I feel that we are justified in throwing an error: the rows not matching is indicative that something is "wrong," but in this case you're setting up the wrong rows on purpose to see how performance degrades. Maybe the ideal solution is for sklearn to drop from pandas to numpy, or to replace the original index, inside permutation_test_score (it looks like that's the only place where they use _shuffle, so while maybe confusing semantically, it should work out), but that seems like an odd ask.

I agree with @bmreiniger here, but I also agree that it's not nice that the library raises an error here.
As Ben says, the error is raised because we want to prevent people supplying data frames and series with non matching indices because that causes a lot of confusion and leads to undefined behaviour. That also the reason why it works for np arrays.
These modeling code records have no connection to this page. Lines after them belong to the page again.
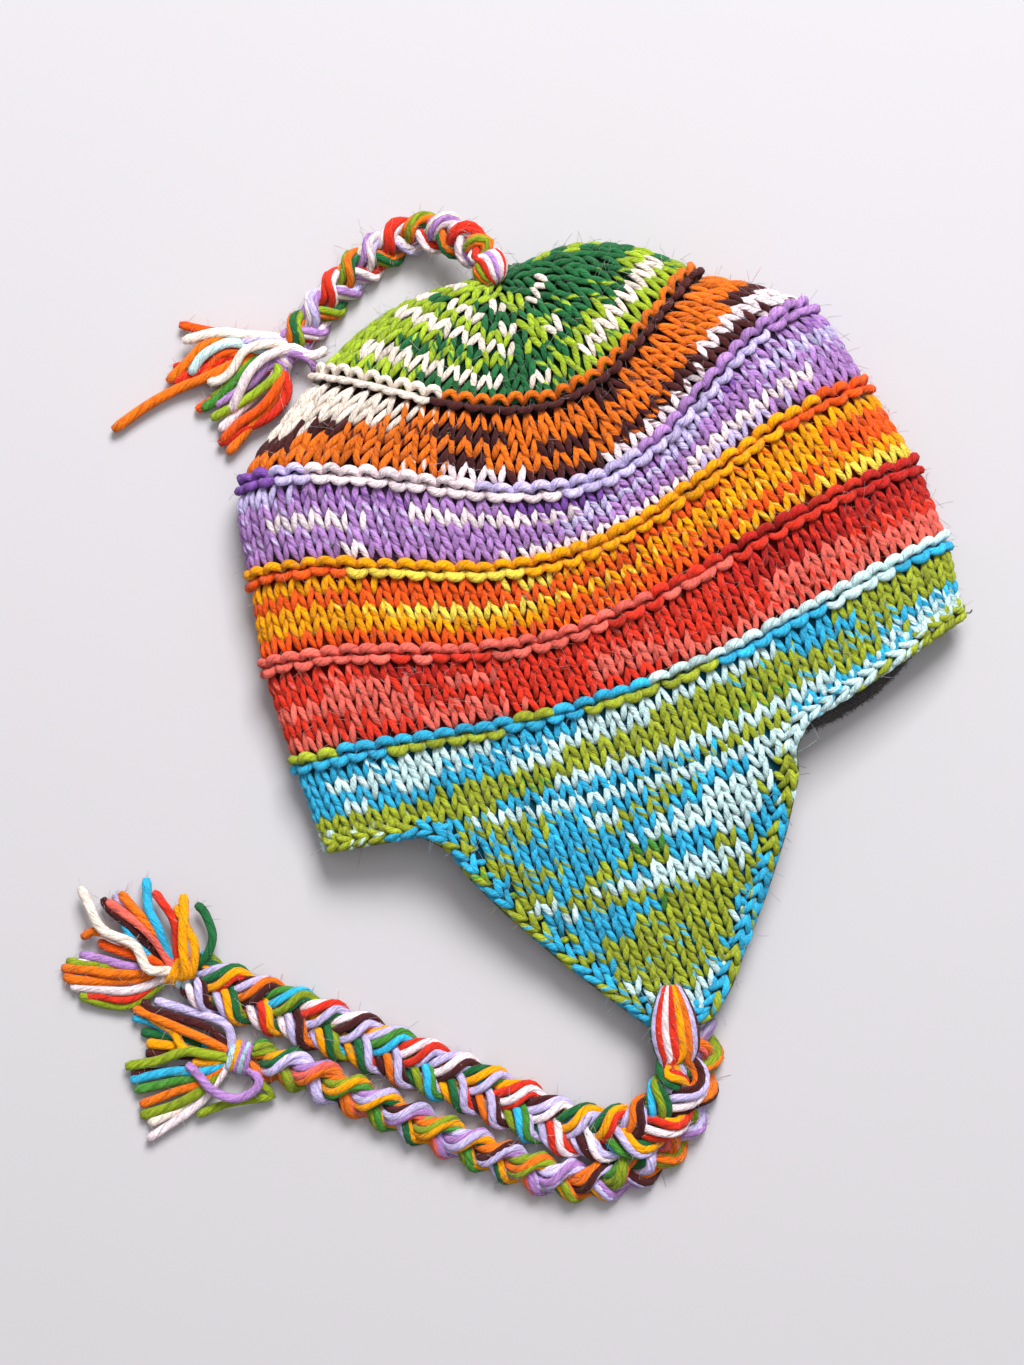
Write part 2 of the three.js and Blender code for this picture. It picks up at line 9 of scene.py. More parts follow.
import bpy
import numpy as np
from bpy.props import FloatProperty, FloatVectorProperty, PointerProperty
from mathutils import Matrix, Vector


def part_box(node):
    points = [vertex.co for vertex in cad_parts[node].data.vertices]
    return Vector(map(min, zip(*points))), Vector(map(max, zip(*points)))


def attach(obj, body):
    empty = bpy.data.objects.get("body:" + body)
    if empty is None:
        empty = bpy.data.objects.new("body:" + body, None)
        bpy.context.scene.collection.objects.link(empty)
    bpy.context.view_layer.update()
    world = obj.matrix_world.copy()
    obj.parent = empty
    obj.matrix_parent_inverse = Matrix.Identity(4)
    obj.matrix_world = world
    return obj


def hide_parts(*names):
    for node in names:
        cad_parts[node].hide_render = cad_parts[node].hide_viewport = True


bl_info = {
    "name": "Earflap beanie",
    "version": (1, 0, 0),
    "blender": (4, 5, 0),
    "location": "3D View > Sidebar > Beanie",
    "description": "Knitted stitches, edging, lining, braids and tassels of an earflap beanie",
    "category": "Object",
}

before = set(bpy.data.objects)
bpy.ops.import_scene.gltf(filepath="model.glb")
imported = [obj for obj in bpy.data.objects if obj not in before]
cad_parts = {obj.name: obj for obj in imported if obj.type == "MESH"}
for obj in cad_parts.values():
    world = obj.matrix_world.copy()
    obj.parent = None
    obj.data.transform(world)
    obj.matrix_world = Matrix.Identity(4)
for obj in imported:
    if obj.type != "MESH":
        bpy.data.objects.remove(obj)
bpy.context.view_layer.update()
TURN = 2 * math.pi
MM = 0.001


def linear(code):
    """Linear colour of an sRGB hex value."""
    parts = [int(code[at : at + 2], 16) / 255 for at in (1, 3, 5)]
    return tuple(p / 12.92 if p <= 0.04045 else ((p + 0.055) / 1.055) ** 2.4 for p in parts)


# ---- Curves


def unit(vectors):
    return vectors / np.maximum(np.linalg.norm(vectors, axis=-1, keepdims=True), 1e-9)


def smoothstep(t):
    return t * t * (3 - 2 * t)


def catmull_rom(a, b, c, d, t):
    """Points from b to c at shares t, on a smooth curve through a, b, c and d."""
    return b + (t * (c - a) + t**2 * (2 * a - 5 * b + 4 * c - d) + t**3 * (3 * b - a - 3 * c + d)) / 2


def length_along(points):
    """Length of a line up to each of its points."""
    step = np.linalg.norm(np.diff(points, axis=0), axis=1)
    return np.concatenate([[0], np.cumsum(step)])


def sampled(lengths, run, points):
    """Points at lengths along a line whose points lie at the lengths run."""
    return np.stack([np.interp(lengths, run, points[:, axis]) for axis in range(3)], -1)


def smooth_line(route, count):
    """Points evenly spaced on a smooth curve through a route."""
    route = np.asarray(route, float)
    padded = np.concatenate([[2 * route[0] - route[1]], route, [2 * route[-1] - route[-2]]])
    t = np.linspace(0, len(route) - 1, 40 * len(route))
    k = np.minimum(t.astype(int), len(route) - 2)
    dense = catmull_rom(*(padded[k + shift] for shift in range(4)), (t - k)[:, None])
    run = length_along(dense)
    return sampled(np.linspace(0, run[-1], count), run, dense)


# ---- Form of the cap and its flaps, with the values of the part's source

RIM_WIDTH = 269.6
CAP_HEIGHT = 197
CAP_DEPTH = 48
FOLD_HEIGHT = 13
KNIT_WALL = 4.6
FLAP_WIDTH = 135
FLAP_LENGTH = 95.5
FLAP_CENTRE = -18
FLAP_FLARE = 9
FLARE_END = 0.13
FLAP_DROOP = 4
FLAP_TUCK = 1.5
FLAP_TOP = 17
TRIM_WIDTH = 7
TRIM_THICKNESS = 4.6
LINING_THICKNESS = 2
LINING_SHOW = 3.5
CLEARANCE = 0.3
SHOW_MIDDLE = 0.64  # turn at which the lining shows most under the rim
SHOW_REACH = 0.1  # how far it shows to each side of that, in turns
HALF_RIM = RIM_WIDTH / 2

# Columns: left, leftUp, right, rightUp, low, sag, under, bow, roof, fold
RINGS = np.array([
    (-1, 0.037, 1, 0.04, 0.15, 0.1, 0.11, 0.6, 0.63, 1),
    (-1, 0.2, 1.022, 0.177, 0, 0.079, 0.08, 0.7, 0.72, 1),
    (-0.985, 0.404, 1.015, 0.34, -0.15, 0.117, 0.09, 1, 0.8, 1.04),
    (-0.935, 0.58, 0.957, 0.525, -0.06, 0.152, 0.09, 1, 0.88, 1.08),
    (-0.866, 0.762, 0.878, 0.71, 0.094, 0.211, 0.09, 1, 0.95, 1.15),
    (-0.548, 0.917, 0.599, 0.851, 0.063, 0.183, 0.09, 0.6, 1, 1.25),
])
SHOULDER = np.array((-0.223, 1.04, 0.371, 1.04, 0.056, 0.198, -0.05, 1, 0.92, 1))
APEX = np.array((HALF_RIM * 0.047, CAP_HEIGHT * 0.963, CAP_DEPTH * 0.6))
ROUNDNESS = 2.5  # exponent of the puff over a ring's chord
PRESS = 1.12  # how far the under layer is pressed below the folds, over 1 so that it lies flat
SEAM = len(RINGS) - 1  # place of the crown's seam

# Columns: down, half, drift
FLAP_ROWS = np.array([
    (0, 1, 0), (0.2, 0.933, 0.006), (0.4, 0.766, -0.007), (0.6, 0.573, -0.025),
    (0.8, 0.359, -0.047), (0.92, 0.23, -0.058), (1, 0.12, -0.082),
])


def ring_at(v):
    """Rows of RINGS at places v, joined smoothly."""
    start = np.clip(np.floor(v), 0, SEAM - 1).astype(int)
    t = (v - start)[:, None]
    b, c = RINGS[start], RINGS[start + 1]
    a = np.where(start[:, None] > 0, RINGS[np.maximum(start - 1, 0)], 2 * b - c)
    d = np.where(start[:, None] + 1 < SEAM, RINGS[np.minimum(start + 2, SEAM)], 2 * c - b)
    return catmull_rom(a, b, c, d, t)


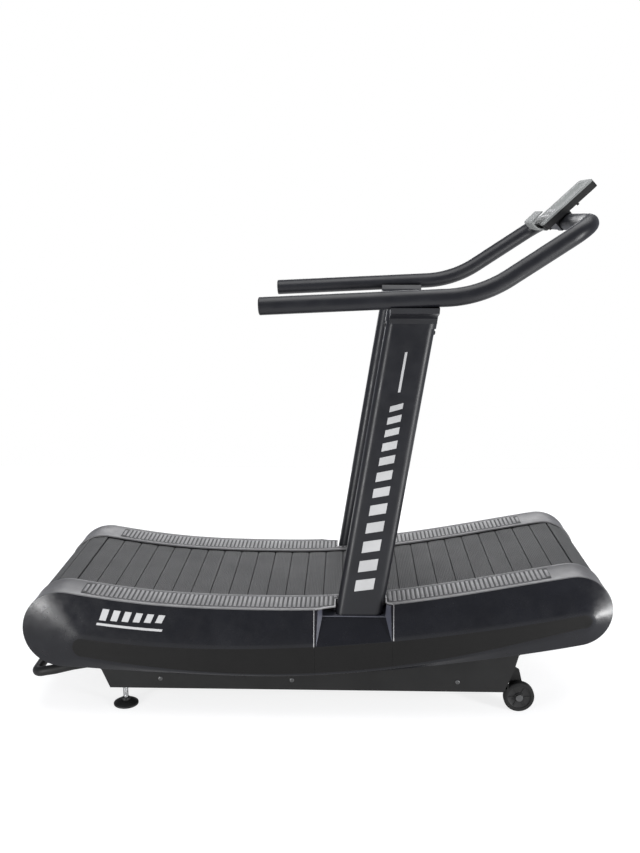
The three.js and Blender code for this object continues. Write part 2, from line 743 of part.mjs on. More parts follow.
function bracket() {
  const arm = block(BRACKET.x - 28, BRACKET.x + 28, -BRACKET.w / 2, BRACKET.w / 2, -66, -FACE_T - GAP);
  const dx = BAR_FRONT.x - CONSOLE.x;
  const dz = BAR_FRONT.z - CONSOLE.z;
  const [c, s] = [Math.cos(CONSOLE.tilt), Math.sin(CONSOLE.tilt)];
  const bar = rodY(BAR_R + GAP, -60, 60, dx * c + dz * s, -dx * s + dz * c, 30);
  return cut(arm, bar);
}

function ledge() {
  const outline = [[-0.3, -22], [-8, -19], [-17, -3], [-18, 22], [-14, 25], [30, 26], [30, 22.5], [-13, 20],
    [-13, -1], [-5, -14], [-0.3, -16]].map((p) => V2(...p));
  return prismY(outline, -62, 62);
}

function key(x, y) {
  const profile = [[0, -5], [KEYS.r, -5], [KEYS.r, 0.6], [KEYS.r - 1, KEYS.rise], [0, KEYS.rise]];
  return turnedY(profile, 0, 0, 16).rotateX(Math.PI / 2).translate(x, y, 0);
}

function buildConsole() {
  const group = new THREE.Group();
  group.name = 'console';
  group.position.set(CONSOLE.x, 0, CONSOLE.z);
  group.rotation.y = -CONSOLE.tilt;
  model.add(group);
  add('console_bezel', bezel(), PAINT, group);
  add('console_back', backShell(), BLACK, group);
  add('console_lens', plateXY(LENS.w - 2 * GAP, LENS.d - 2 * GAP, 4.7, LENS.x, -LENS.t, 0), GLASS, group);
  add('console_bracket', bracket(), PAINT, group);
  add('phone_ledge', ledge(), BLACK, group);
  add('battery_cover', plateXY(56, 80, 6, 148, -FACE_T - 3, -FACE_T - GAP), BLACK, group);
  KEYS.xs.forEach((x, i) => KEYS.ys.forEach((y, j) => {
    add(`console_key_${i * KEYS.ys.length + j + 1}`, key(x, y), KEY, group);
  }));
}

buildBase();
buildRunningGear();
buildCovers();
buildHandrail();
buildConsole();

export default model;
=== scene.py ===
"""Looks of a curved manual treadmill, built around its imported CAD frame.

Points are in millimetres and MM makes them metres. Lights and camera are placed in metres.
"""
import math
from contextlib import contextmanager

import bmesh
import bpy
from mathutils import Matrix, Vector


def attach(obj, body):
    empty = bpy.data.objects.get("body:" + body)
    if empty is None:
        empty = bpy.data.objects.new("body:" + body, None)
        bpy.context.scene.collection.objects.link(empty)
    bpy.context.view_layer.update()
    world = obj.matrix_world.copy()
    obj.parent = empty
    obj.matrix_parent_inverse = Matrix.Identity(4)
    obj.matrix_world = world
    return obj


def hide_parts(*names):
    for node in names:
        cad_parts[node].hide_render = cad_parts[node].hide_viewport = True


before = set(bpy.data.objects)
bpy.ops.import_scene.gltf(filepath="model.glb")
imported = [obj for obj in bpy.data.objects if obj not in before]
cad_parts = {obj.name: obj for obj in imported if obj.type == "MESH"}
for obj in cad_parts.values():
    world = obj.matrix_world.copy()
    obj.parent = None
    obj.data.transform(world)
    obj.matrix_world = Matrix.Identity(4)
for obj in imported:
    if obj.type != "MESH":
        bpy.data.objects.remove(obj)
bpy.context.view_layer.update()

# Millimetres in metres, and how close points lie, in metres, when they are joined into one.
MM = 0.001
WELD = 0.00002
SIDES = (("left", 1), ("right", -1))

# Side outline of the deck: two end circles (x, z, radius), a dished top and a shallow bottom.
REAR_END = (-775.5, 279.0, 120.0)
FRONT_END = (784.8, 354.0, 110.0)
DIP = (-100.0, 349.0)
BELLY = (-200.0, 133.0)
# Side outline of the cover's flat panel: two end ellipses (x, z, and both radii), a top and a bottom.
REAR_PANEL = (-713.0, 227.5, 33.0, 37.5)
FRONT_PANEL = (805.0, 329.0, 32.0, 29.0)
PANEL_DIP = (-300.0, 237.0)
PANEL_BELLY = (-200.0, 140.0)

# Degrees round the end circles where the top and the bottom of the deck leave them.
REAR_TOP, REAR_LOW = 80.0, 266.5
FRONT_TOP, FRONT_LOW = 100.0, -78.0

# Points along each part of the outline, and the indices where the parts begin.
TOP_STEPS = 56
ARC_STEPS = 42
FRONT_ARC = 2 * TOP_STEPS
LOW_START = FRONT_ARC + ARC_STEPS
REAR_ARC = LOW_START + 2 * TOP_STEPS

# Rails and covers: widths from the middle plane, the rail's thickness, and the cover's seams along x.
RAIL_IN, RAIL_OUT, RAIL_T = 219.0, 345.0, 4.0
COVER_IN, COVER_EDGE, COVER_TOP, COVER_LOW = 327.5, 345.6, 366.0, 359.0
SEAM_REAR, SEAM_FRONT, GAP = -1.0, 236.0, 0.3

# Belt.
BELT_HALF = 213.0
SLAT_COUNT_PITCH = 60.5
SLAT_TOP, SLAT_FOOT, CARRIER_IN = 5.2, 11.3, 18.2
SLAT_GAP = 1.9
BELT_ARC_STEPS, BELT_LOW_STEPS = 60, 70

# Uprights and handrail.
LEAN = math.radians(9.1)
POST_FOOT = (134.0, 290.0, 323.0)
POST_W, POST_D, POST_R = 142.0, 60.0, 24.0
POST_LOW, POST_TOP, POST_SCREW = -226, 924, 884
BAR_Y, BAR_R = 391.0, 25.4
BAR_REAR, BAR_KNEE, BAR_FRONT = (-152.0, 1269.0), (463.3, 1298.0), (768.0, 1498.0)
KNEE_R, CORNER_R = 340.0, 75.0
CONSOLE = (679.0, 1491.4, math.radians(43))

# Middle of the foot and of the wheel, each (x, width) or (x, radius), and the wheel's two faces.
FOOT = (-602.0, 272.0)
WHEEL = (634.0, 48.0)
WHEEL_IN, WHEEL_OUT = 270.0, 294.0

# Studio: strengths, powers in watts, and the camera that matches the photograph.
ROOM_LIGHT = 0.42
FLOOR_GLOW = 0.78
FLOOR_HALF = 2800.0
FLOOR_STEPS = 12
KEY_POWER = 80.0
SOFTBOX_POWER = 100.0
BACK_POWER = 75.0
STRIP_POWER = 5.0
ROOM_TINT = (0.90, 0.93, 1.04, 1)
LENS_MM, SENSOR_MM = 42.92, 36.0
CAMERA_PLACE = (0.0963, -3.2388, 1.5158)
CAMERA_DIP, CAMERA_TURN = 11.69, 1.60


# ---------------- outlines
def bezier(p, c0, c1, q, steps):
    out = []
    for i in range(steps):
        t = i / steps
        a, b, c, d = (1 - t) ** 3, 3 * t * (1 - t) ** 2, 3 * t * t * (1 - t), t ** 3
        out.append(tuple(a * p[k] + b * c0[k] + c * c1[k] + d * q[k] for k in (0, 1)))
    return out


def arc(x, z, rx, rz, start, stop, steps):
    turn = [math.radians(start + (stop - start) * i / steps) for i in range(steps)]
    return [(x + rx * math.cos(a), z + rz * math.sin(a)) for a in turn]


def on_end(end, degrees):
    a = math.radians(degrees)
    return (end[0] + end[2] * math.cos(a), end[1] + end[2] * math.sin(a))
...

I like the idea of solving it in sklearn in particular.
Should I raise an issue with them?
In the meantime I think it would make sense to include some additional hints in the error message like if you are shuffling your input data on purpose (e.g. via permutation_test_score) use np arrays instead of data frames / series. Would that be ok?

I've added the suggested warning in #397

Thanks, @bmreiniger and @PaulWestenthanner
I see your reasoning and agree that for the scope of category_encoders, it would be incorrect to allow shuffled y. The permutation_test_score would probably be the right place to deal with this.